The Adventurer’s Map of Lake Geneva, handed out at Dragon Days, illustrates how much that’s changing. Stormberg’s roster of 42 sites of D&D significance includes 330 Center Street, which Yolanda Frontany, a Chicago bank manager, bought as a vacation home in 2005, never having heard the name Gary Gygax. Now she’s a D&D convert who rents the place out to groups wanting to play on hallowed RPG ground. Vince Vaughn was among the gamers who showed up last year.

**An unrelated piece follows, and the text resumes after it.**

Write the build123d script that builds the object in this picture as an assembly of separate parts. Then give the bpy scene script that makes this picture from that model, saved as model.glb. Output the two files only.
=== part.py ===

The map includes the Geneva Lake Museum, Site #21, which last year opened its Wizard of Lake Geneva permanent exhibit, brimming with memorabilia. Site #25, the Appendix N Alcove at the Lake Geneva Public Library, also dedicated last year, is a fascinating collection of 100 books that influenced the game’s development. There’s #33, the Gygax Memorial Park Bench, where a plaque installed last year marks where the young Gygax once ogled lakeside mansions. And #34, Stone Manor, the eye-popping 1901 Italianate where he did eventually live (albeit in a condo).
Site #22, the map explains, is the Lake Geneva post office, “where TSR received hundreds of thousands of pieces of fan mail, game submissions, catalog orders, and more.” That one may seem like a reach, but not to Stormberg. Not when he thinks about the deep connection that generations of gamers formed with the brand.
“That address was their little anchor,” he says, “the cord that attached them from their small town, where they were ostracized for being different or gay or nerdy, to some magical place: to PO Box 756, in Lake Geneva.”
In March, the Lake Geneva planning commission and city council approved a site plan and voted unanimously to accept the donation of a memorial statue of Gygax. If fundraising is successful, the memorial will feature a bronze Gygax seated at a granite gaming table. His arm will be extended and his cupped hand angled slightly downward, so that visitors can roll their dice from it.